Indovoices.com-Kementerian Kelautan dan Perikanan (KKP) akan segera mengirimkan notifikasi ke Regional Fisheries Management Organization (RFMO) terkait ekploitasi Anak Buah Kapal (ABK) asal Indonesia di kapal ikan Tiongkok.
Menteri KKP Edhy Prabowo mengatakan, pihaknya fokus pada dugaan ekspoitasi itu.Dari laporan kantor berita Korea Selatan MBC News, para ABK Indonesia itu dipaksa kerja 18 jam dengan hanya istirahat makan dan tidur selama enam jam.
Perlakuan tak manusiawi membuat ABK Indonesia meninggal, salah satunya Ari (24) yang jenazahnya dibuang ke laut.
“Jika benar terdapat perlakuan tidak manusiawi terhadap ABK Indonesia, maka pihaknya akan menyampaikan laporan ke otoritas pengelolaan perikanan di laut lepas RFMO, agar perusahaan tersebut diberi sanksi,” kata Edhy dalam siaran pers.
Apalagi, kata Edhy, terdapat dugaan perusahaan perekrut mengirim ABK Indonesia beberapa kali. Perusahaan itu juga terdaftar sebagai authorized vessel di dua RFMO, yaitu Western and Central Pasific Fisheries Commision (WCPFC) dan Inter-American Tropical Tuna Commission (IATTC).

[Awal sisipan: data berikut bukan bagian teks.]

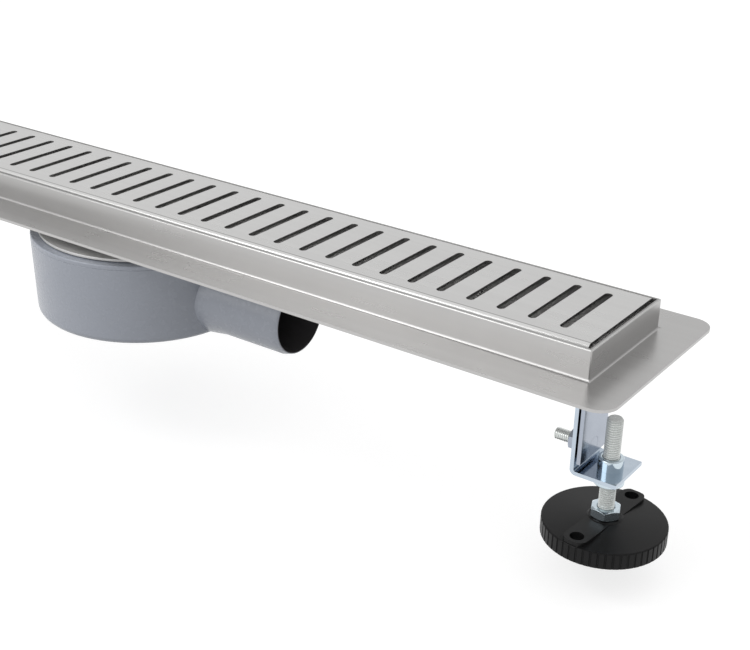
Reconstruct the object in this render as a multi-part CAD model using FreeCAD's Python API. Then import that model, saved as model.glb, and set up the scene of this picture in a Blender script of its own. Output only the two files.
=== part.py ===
import FreeCAD
import Part
import math
import os

# Linear shower drain: a slotted steel cover in a flanged steel channel, a round
# grey trap under its middle and a screw foot under each end.
# X runs along the channel, Y across it (the front is -Y) and Z up from the floor.
# All sizes are in millimetres.

# How far a cutting shape runs past what it cuts
CUT_PAST = 1.0

# Channel: the long sides are folded, and flat ends are welded in and ground round
CHANNEL_LENGTH = 600.0
CHANNEL_WIDTH = 71.0
CHANNEL_DEPTH = 21.5
CHANNEL_SHEET = 1.5
CHANNEL_BEND_R = 2.0
CHANNEL_WELD_R = 1.0
RIM_HEIGHT = 112.0
UPSTAND = 15.0
FLANGE_SIDE = 22.0
FLANGE_END = 20.3
FLANGE_CORNER_R = 10.0
FOLD_R = 1.5

# Slotted cover, folded down along both long sides
COVER_SHEET = 1.5
COVER_SIDE_PLAY = 0.2
COVER_END_GAP = 1.6
COVER_PROUD = 1.0
COVER_BEND_R = 3.0
SLOT_PITCH = 16.35
SLOT_END_MARGIN = 15.0
SLOT_SHIFT = 1.3
SLOT_WIDTH = 4.2
SLOT_LENGTH = 47.5

# Steel disc welded under the channel, and the rubber ring below it
DISC_R = 58.3
DISC_SHEET = 1.5
RING_SEAL_PROUD = 0.6
RING_SEAL_DEPTH = 2.4
RING_SEAL_WIDTH = 6.0
RING_SEAL_BED = 1.6

# Plastic clamp ring that passes down through the outlet
CLAMP_LIP_WIDTH = 5.0
CLAMP_WALL = 2.2
CLAMP_LENGTH = 20.0
CLAMP_LIP_PLAY = 1.3
CLAMP_LIP = 2.2
CLAMP_SEAL = 1.2
OUTLET_PLAY = 0.5
THREAD_PLAY = 0.1
LEDGE_DROP = 7.5
LEDGE = 2.0
LEDGE_WIDTH = 3.6

# Trap pot with its lid
POT_TOP_R = 62.8
POT_DRAFT = 1.6
POT_HEIGHT = 44.4
POT_WALL = 2.2
POT_FLOOR = 2.5
POT_EDGE_R = 4.0
LID_DECK = 2.5
LID_SPIGOT = 4.0
LID_FIT = 0.1
NECK_WALL = 3.0
NECK_DEPTH = 16.0

# Waste pipe, moulded with the pot
PIPE_R = 20.5
PIPE_WALL = 1.9
PIPE_REACH = 113.3
PIPE_DROP = 0.5
PIPE_CHAMFER = 1.2
PIPE_CHAMFER_LENGTH = 4.0
SADDLE_FLARE = 1.6
SADDLE_LENGTH = 9.0

# Water seal inside the trap
DIP_R = 11.5
DIP_WALL = 1.5
DIP_LIP = 1.8
DIP_PLAY = 0.3
DIP_SEAL_R = 0.9
CUP_PLAY = 0.8
CUP_WALL = 1.3
CUP_HEIGHT = 26.0
CUP_LIFT = 1.5
SEAL_GAP = 5.0
FIN_COUNT = 3
FIN_THICKNESS = 1.6
FIN_HEIGHT = 11.0
FIN_PLAY = 0.1
FIN_START = 60.0

# Hair strainer
STRAINER_SHEET = 1.2
STRAINER_RISE = 4.0
STRAINER_RIM = 3.0
STRAINER_HOLE_R = 1.6
STRAINER_ROW_PITCH = 4.6
STRAINER_HOLE_PITCH = 5.2
KNOB_MARGIN = 1.0
KNOB_R = 3.0
KNOB_HEIGHT = 5.0

# Foot: hanger strip, bracket and bolt
FOOT_INSET = 1.0
BRACKET_REACH = 14.3
BRACKET_LEG = 24.0
BRACKET_WIDTH = 28.0
BRACKET_SHEET = 2.0
BRACKET_DROP = 74.9
BRACKET_BEND_R = 1.0
HANGER_SHEET = 2.0
HANGER_WIDTH = 26.0
HANGER_LEG = 18.0
HANGER_GAP = 0.7
JOGGLE_DROP = 41.0
JOGGLE_PLAY = 0.3
HANGER_TIP_GAP = 3.6
STUD_R = 3.0
STUD_HEAD_R = 4.3
STUD_CHAMFER = 0.6
STUD_REACH = 15.2
STUD_RISE = 8.9
STUD_PLAY = 0.2
STUD_SLOT_TRAVEL = 5.0
WASHER_R = 6.0
WASHER = 1.6
STUD_NUT_FLATS = 10.0
STUD_NUT_HEIGHT = 5.0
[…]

Adapun mengenai ABK asal Indonesia yang kini berada di Korea Selatan, Edhy memastikan akan menemui mereka, serta meminta pertanggungjawaban perusahaan yang merekrut. Bentuk pertanggungjawaban tersebut antara lain, menjamin gaji dibayar sesuai kontrak kerja, serta pemulangan ke Indonesia.
Untuk memastikan perusahaan patuh, KKP akan mengkaji dokumen-dokumen para ABK tersebut, termasuk kontrak-kontrak yang sudah ditandatangani.
Edhy menegaskan, sejak diangkat oleh Presiden Joko Widodo sebagai Menteri Kelautan dan Perikanan, isu perlindungan ABK menjadi salah satu fokusnya. Seperti pada 18 Desember 2019, Edhy sempat bertemu dengan Duta Besar Korea Selatan untuk Indonesia, Kim Chang-beom yang membahas soal perlindungan ABK Indonesia di Korea Selatan.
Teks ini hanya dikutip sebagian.